Union Civil War reenactors on the march in this photo from June 2010
“Little York:” A Popular Little Place to Desert the Army
In reading through dozens of old accounts of soldiers visiting York, Pennsylvania, the researcher often will find the town referred to as “Little York.” I understand from long-time residents of York County that the diminutive adjective was still heard on occasion in casual conversation when they were young, but it is rarely (if ever) heard today. Little York appears in scores of Civil War accounts – regimental histories, diaries, letters, journals, etc. and was apparently still a popular designation during the period, albeit the term York appears much more frequently..
Interestingly, for some reason, one prominent usage of the term “Little York” in my vast files on the Civil War in York County occurs in accounts of soldiers who decided to quit the army and go AWOL in the town. Here are just a couple of examples:
From the annals of Company K of the 126th New York Volunteer Infantry comes this tidbit:
“JOHN JOYNER was born in Virgil, New York, and was by occupation a farmer; he enlisted August 9th, 1862, aged twenty-seven years, and was appointed Corporal; was in action at Harper’s Ferry, and deserted at Little York, Pennsylvania, November 26th, 1862.”
There is no record if Mr.

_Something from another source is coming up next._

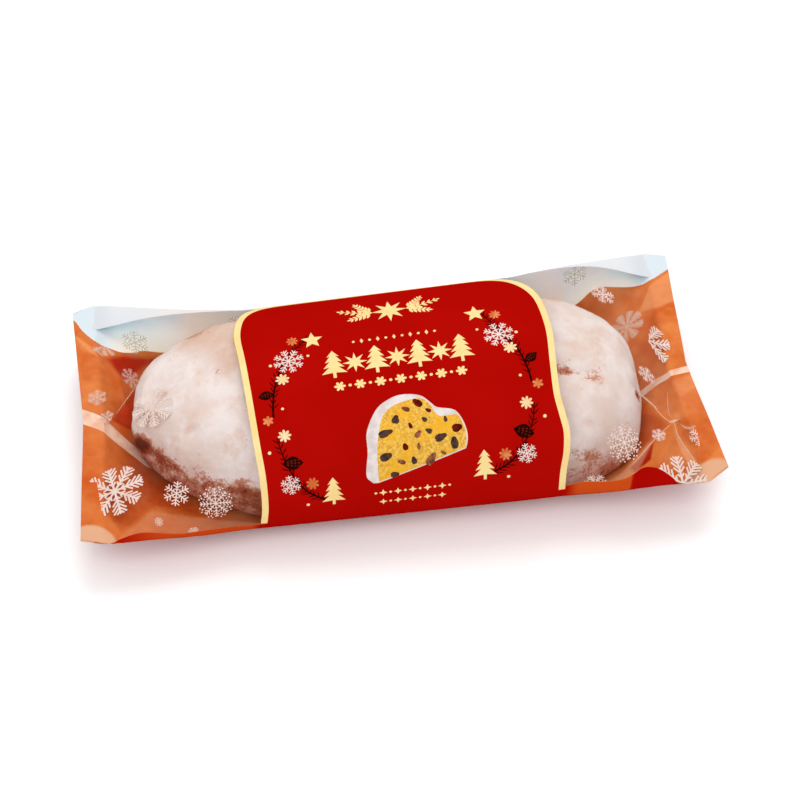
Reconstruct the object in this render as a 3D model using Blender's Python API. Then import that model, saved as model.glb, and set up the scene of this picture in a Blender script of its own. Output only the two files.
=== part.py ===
"""A stollen loaf sealed in a flow-wrap film pack, lying on its base.

The film is a tube drawn tight over the loaf and pressed flat at both ends, so the pack is one closed
solid: its outside surface. Metres, +Z up. +X runs along the loaf, -Y is the pack's front, and the
origin is the middle of the footprint, on the surface the pack lies on.
"""

import math

import bpy
import numpy as np

# Whole pack
PACK_LENGTH = 0.345
SEAL_WIDTH = 0.175  # the flat ends are half the film's girth wide
SEAL_BAND = 0.012
SEAL_THICKNESS = 0.0008
FILM_GIRTH = 0.354

# Body around the loaf, measured from the line that joins the middles of the two seals
FRONT_REACH = 0.0796
BACK_REACH = 0.0578
BODY_HEIGHT = 0.0713
HEIGHT_RISE = 0.14  # share by which the right end of the loaf stands higher and the left end lower
BASE_FLAT = 0.0012  # the base is pressed flat where it would hang lower than this
WIDEST_SHARE = 0.46  # the widest line of the body, as a share of its height
BASE_POWER = 3.15  # superellipse powers of the underside and of the front and back of the top
FRONT_POWER = 2.43
BACK_POWER = 2.28
LENS_POWER = 2.0  # the section near a seal is a thin lens

# Ends: -1 is the left end and 1 the right end
SEAL_HEIGHT = {-1: 0.0275, 1: 0.0297}
END_NOTCH = {-1: 0.0038, 1: 0.0063}  # the middle of each end edge is pulled in by the film's rise
CORNER_CUT = {(-1, -1): 0.0035, (-1, 1): 0.0046, (1, -1): 0.0085, (1, 1): 0.003}
SEAL_WAVE = 0.0006
SEAL_WAVES = 2.5

# Where the body starts to change towards the ends, as shares of half the length
SEAL_START = 1 - 2 * SEAL_BAND / PACK_LENGTH
TOP_FALL_START = 0.467
SIDE_RISE_START = 0.387
MIDDLE_RISE_START = 0.70
FLARE_START = 0.41
NOTCH_START = 0.62
LENS_START = 0.60

# Creases of the film near the ends. Each is a ridge, or a valley if its height is negative, between two
# places given as (metres from the end edge, share of the girth from the middle of the underside).
CREASES = (
    # (end, start, stop, height, width)
    (1, (0.044, 0.415), (0.025, 0.353), 0.0016, 0.0030),
    (1, (0.025, 0.353), (0.012, 0.285), 0.0020, 0.0035),
    (1, (0.025, 0.353), (0.003, 0.362), 0.0014, 0.0025),
    (1, (0.025, 0.353), (0.058, 0.265), 0.0018, 0.0040),
    (1, (0.004, 0.660), (0.030, 0.620), 0.0012, 0.0040),
    (-1, (0.010, 0.262), (0.038, 0.315), 0.0018, 0.0040),
    (-1, (0.038, 0.315), (0.052, 0.270), 0.0014, 0.0030),
    (-1, (0.038, 0.315), (0.045, 0.400), 0.0010, 0.0040),
    (-1, (0.004, 0.680), (0.024, 0.630), 0.0012, 0.0040),
    (-1, (0.016, -0.165), (0.026, -0.045), -0.0018, 0.0040),
    (-1, (0.046, -0.160), (0.020, -0.030), 0.0018, 0.0035),
    (-1, (0.006, 0.120), (0.034, 0.100), -0.0012, 0.0040),
    (1, (0.004, -0.165), (0.024, -0.130), -0.0015, 0.0035),
    (1, (0.030, 0.060), (0.006, 0.150), -0.0014, 0.0040),
)
CREASE_ROUNDING = 0.0006
CREASE_CLEAR_OF_SEAL = 0.012  # over this length the creases fade out towards the seal band
CREASE_REACH = (0.060, 0.090)  # and they fade out over the loaf, between these distances from the end
CREASE_CLEAR_OF_FOLD = 0.12

# Mesh density
BAND_ROWS = 2
END_ROWS = 20
BODY_ROWS = 12
AROUND = 56
FINE_SAMPLES = 721

FILM_COLOUR = (0.47, 0.02, 0.015, 1.0)
FILM_ROUGHNESS = 0.35


def mix(first, second, share):
    return first + (second - first) * share


def ease(share):
    """0 to 1 with a level start and finish."""
    share = np.clip(share, 0.0, 1.0)
    return share * share * (3 - 2 * share)


def ramp(along, start, stop=SEAL_START):
    """0 up to start and 1 from stop on, with along and both limits as shares of half the length."""
    return np.clip((abs(along) - start) / (stop - start), 0.0, 1.0)


def end_of(along):
    return -1 if along < 0 else 1


def section(along):
    """The pack's section at one place along it, as (y, z, reach) from the middle of the underside,
    round the front, over the top and down the back."""
    seal = SEAL_HEIGHT[end_of(along)]
    height = BODY_HEIGHT * (1 + HEIGHT_RISE * along)
    fall = (1 - ramp(along, TOP_FALL_START) ** 1.7) ** 1.3
    side_rise = ramp(along, SIDE_RISE_START)
    side_rise = 0.35 * ease(side_rise) + 0.65 * side_rise**3.2
    middle_rise = ramp(along, MIDDLE_RISE_START) ** 1.6
    seal_top = seal + SEAL_THICKNESS / 2
    seal_bottom = seal - SEAL_THICKNESS / 2
    top = mix(seal_top, height, fall)
    bottom = mix(-BASE_FLAT, seal_bottom, side_rise)
    lens = ease(ramp(along, LENS_START))
    widest = mix(bottom, top, mix(WIDEST_SHARE, 0.5, lens))
    flare = ease(ramp(along, FLARE_START))

    angle = np.linspace(0, 2 * math.pi, FINE_SAMPLES)
    forward, up = np.sin(angle), -np.cos(angle)
    reach = mix(np.where(forward > 0, FRONT_REACH, BACK_REACH), SEAL_WIDTH / 2, flare)
    power = np.where(up < 0, BASE_POWER, np.where(forward > 0, FRONT_POWER, BACK_POWER))
    power = mix(power, LENS_POWER, lens)
    y = -reach * np.sign(forward) * np.abs(forward) ** (2 / power)
    half_height = np.where(up < 0, widest - bottom, top - widest)
    z = widest + half_height * np.sign(up) * np.abs(up) ** (2 / power)

    # Under the loaf's ends the middle of the underside stays down while its sides already rise.
    sag = seal_bottom * np.maximum(side_rise - middle_rise, 0)
    sag = sag * (1 - ease((np.abs(y) / reach - 0.1) / 0.8))
    z = np.where(up < 0, z - sag, z)
    return y, np.maximum(z, 0.0), reach


def relief(along, around):
    """Height of the creases over the smooth film, for rows along and columns around."""
    from_end = (1 - np.abs(along))[:, None] * PACK_LENGTH / 2 + 0 * around
    height = np.zeros(from_end.shape)
    for end, start, stop, crease_height, width in CREASES:
        at_end = np.sign(along)[:, None] == end
        run = np.array([stop[0] - start[0], (stop[1] - start[1]) * FILM_GIRTH])
        for turn in (-1, 0, 1):
            away = from_end - start[0]
            aside = (around[None, :] + turn - start[1]) * FILM_GIRTH + 0 * from_end
            share = np.clip((away * run[0] + aside * run[1]) / (run @ run), 0, 1)
            distance = np.hypot(away - share * run[0], aside - share * run[1])
            distance = np.hypot(distance, CREASE_ROUNDING) - CREASE_ROUNDING
            height += np.where(at_end, crease_height * np.exp(-distance / width), 0)
    near, far = CREASE_REACH
    fade = ease((from_end - SEAL_BAND) / CREASE_CLEAR_OF_SEAL) * ease((far - from_end) / (far - near))
    from_fold = 2 * np.abs((2 * around) % 1 - 0.5)
    return height * fade * ease(from_fold / CREASE_CLEAR_OF_FOLD)[None, :]


def outward(points):
    """Unit normals of a grid of points that is closed around."""
    down_rows = np.gradient(points, axis=0)
    across = np.roll(points, -1, axis=1) - np.roll(points, 1, axis=1)
    normal = np.cross(down_rows, across)
    return normal / np.linalg.norm(normal, axis=2, keepdims=True)


def film_points(along, around):
    """Points of the film, one row for each place along the pack and one column for each share of the
    girth. A column stays on the same line of the film all along the pack."""
    points = np.zeros((len(along), len(around), 3))
    for row, place in enumerate(along):
        y, z, reach = section(place)
        length = np.concatenate([[0], np.cumsum(np.hypot(np.diff(y), np.diff(z)))])
        share = length / length[-1]
        sideways = y / reach
        side = np.where(sideways < 0, -1, 1)
        end = end_of(place)
        cut = np.where(side < 0, CORNER_CUT[end, -1], CORNER_CUT[end, 1])
        y = y - side * cut * np.abs(sideways) * ramp(place, SEAL_START, 1.0)
        notch = END_NOTCH[end] * ramp(place, NOTCH_START, 1.0) ** 1.5
        x = place * PACK_LENGTH / 2 - end * notch * (1 - np.abs(sideways))
        wave = SEAL_WAVE * np.sin(SEAL_WAVES * math.pi * sideways) * (1 - sideways**2)
        z = z + wave * ramp(place, LENS_START, 1.0) ** 2
        for axis, value in enumerate((x, y, z)):
            points[row, :, axis] = np.interp(around, share, value)
    points += outward(points) * relief(along, around)[:, :, None]
    points[:, :, 2] = np.maximum(points[:, :, 2], 0.0)
    return points


def rows_along():
    body = np.linspace(-FLARE_START, FLARE_START, BODY_ROWS + 1)
    end = np.linspace(FLARE_START, SEAL_START, END_ROWS + 1)[1:]
    band = np.linspace(SEAL_START, 1.0, BAND_ROWS + 1)[1:]
    right = np.concatenate([end, band])
    return np.concatenate([-right[::-1], body, right])


def pack_faces(rows, columns):
    """Quads round the tube, and a strip of quads that joins top and bottom at each end."""
    faces = []
    for row in range(rows - 1):
        for column in range(columns):
            beside = (column + 1) % columns
            here, there = row * columns, (row + 1) * columns
            faces.append((here + column, there + column, there + beside, here + beside))
    half = columns // 2
    for row, flip in ((0, False), (rows - 1, True)):
        base = row * columns
        for step in range(-(half // 2), half // 2):
            low = (base + step % columns, base + (step + 1) % columns)
            high = (base + (half - step - 1) % columns, base + (half - step) % columns)
            corners = list(dict.fromkeys((*low, *high)))
            faces.append(tuple(reversed(corners)) if flip else tuple(corners))
    return faces


def film_material():
    material = bpy.data.materials.new("printed_film")
    material.use_nodes = True
    shader = material.node_tree.nodes["Principled BSDF"]
    shader.inputs["Base Color"].default_value = FILM_COLOUR
    shader.inputs["Roughness"].default_value = FILM_ROUGHNESS
    shader.inputs["Metallic"].default_value = 0.0
    return material


def build_pack(collection):
    around = np.arange(AROUND) / AROUND
    points = film_points(rows_along(), around)
    mesh = bpy.data.meshes.new("film_pack")
    mesh.from_pydata(points.reshape(-1, 3).tolist(), [], pack_faces(points.shape[0], AROUND))
    mesh.validate()
    mesh.shade_smooth()
    mesh.set_sharp_from_angle(angle=math.radians(50))
    mesh.materials.append(film_material())
    pack = bpy.data.objects.new("film_pack", mesh)
    collection.objects.link(pack)
    return pack


def main():
    for old in list(bpy.data.objects):
        bpy.data.objects.remove(old, do_unlink=True)
    collection = bpy.data.collections.new("packed_stollen")
    bpy.context.scene.collection.children.link(collection)
    build_pack(collection)


main()
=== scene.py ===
"""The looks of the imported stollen: a sugared loaf sealed in a printed film tube with clear windows.

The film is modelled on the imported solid's own surface. A place on it is given by x, metres along the
pack from its middle, and y, metres round the film from the middle of the underside: the front fold is
at a quarter of the girth, the middle of the top at half, and the back fold at three quarters.
"""

import cmath
import math
import random

import bmesh
import bpy
import numpy as np
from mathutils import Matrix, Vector, noise


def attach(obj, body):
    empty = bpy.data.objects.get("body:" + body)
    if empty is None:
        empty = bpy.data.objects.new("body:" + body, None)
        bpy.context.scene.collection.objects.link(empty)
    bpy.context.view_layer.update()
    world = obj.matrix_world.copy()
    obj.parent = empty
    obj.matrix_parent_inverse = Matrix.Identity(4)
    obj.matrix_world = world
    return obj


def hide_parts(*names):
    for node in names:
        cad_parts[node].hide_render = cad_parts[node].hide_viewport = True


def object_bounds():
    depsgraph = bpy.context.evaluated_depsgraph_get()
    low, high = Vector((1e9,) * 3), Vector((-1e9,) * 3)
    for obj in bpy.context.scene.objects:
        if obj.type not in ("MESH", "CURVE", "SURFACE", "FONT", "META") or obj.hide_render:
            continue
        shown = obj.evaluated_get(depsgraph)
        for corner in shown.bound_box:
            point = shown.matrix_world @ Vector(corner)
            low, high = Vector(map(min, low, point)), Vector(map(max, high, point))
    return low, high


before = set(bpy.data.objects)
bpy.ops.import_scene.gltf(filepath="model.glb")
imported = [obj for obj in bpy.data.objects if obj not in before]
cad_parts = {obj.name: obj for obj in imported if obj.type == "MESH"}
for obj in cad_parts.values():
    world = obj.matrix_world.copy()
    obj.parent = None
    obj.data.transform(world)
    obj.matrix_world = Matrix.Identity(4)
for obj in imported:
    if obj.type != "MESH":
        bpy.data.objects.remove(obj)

CAD_LOW, CAD_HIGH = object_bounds()
MM = 0.001

# The film's shape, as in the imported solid
PACK_LENGTH = CAD_HIGH.x - CAD_LOW.x
SEAL_WIDTH = CAD_HIGH.y - CAD_LOW.y
SEAL_BAND = 12 * MM
SEAL_THICKNESS = 0.8 * MM
FILM_GIRTH = 354 * MM
FRONT_REACH = 79.6 * MM
BACK_REACH = 57.8 * MM
BODY_HEIGHT = 71.3 * MM
HEIGHT_RISE = 0.14
BASE_FLAT = 1.2 * MM
WIDEST_SHARE = 0.46
BASE_POWER = 3.15
FRONT_POWER = 2.43
BACK_POWER = 2.28
LENS_POWER = 2.0
SEAL_HEIGHT = {-1: 27.5 * MM, 1: 29.7 * MM}
END_NOTCH = {-1: 3.8 * MM, 1: 6.3 * MM}
CORNER_CUT = {(-1, -1): 3.5 * MM, (-1, 1): 4.6 * MM, (1, -1): 8.5 * MM, (1, 1): 3.0 * MM}
SEAL_WAVE = 0.6 * MM
SEAL_WAVES = 2.5
SEAL_START = 1 - 2 * SEAL_BAND / PACK_LENGTH
TOP_FALL_START = 0.467
SIDE_RISE_START = 0.387
MIDDLE_RISE_START = 0.70
FLARE_START = 0.41
NOTCH_START = 0.62
LENS_START = 0.60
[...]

Joyner returned to his home, or, like so many other Civil War deserters, headed West where he could start a new life (often under an assumed name in the days before drivers’ licenses, social security numbers, and other forms of identification). One can only speculate on his fate.
Here’s another Little York reference from Company I, 7th Rhode Island Infantry:
“NORTHUP, HENRY F. Residence, Portsmouth; enrolled Aug. 16, 1862; mustered in
Sept. 6; deserted at Little York, Pa., March 27, 1863.”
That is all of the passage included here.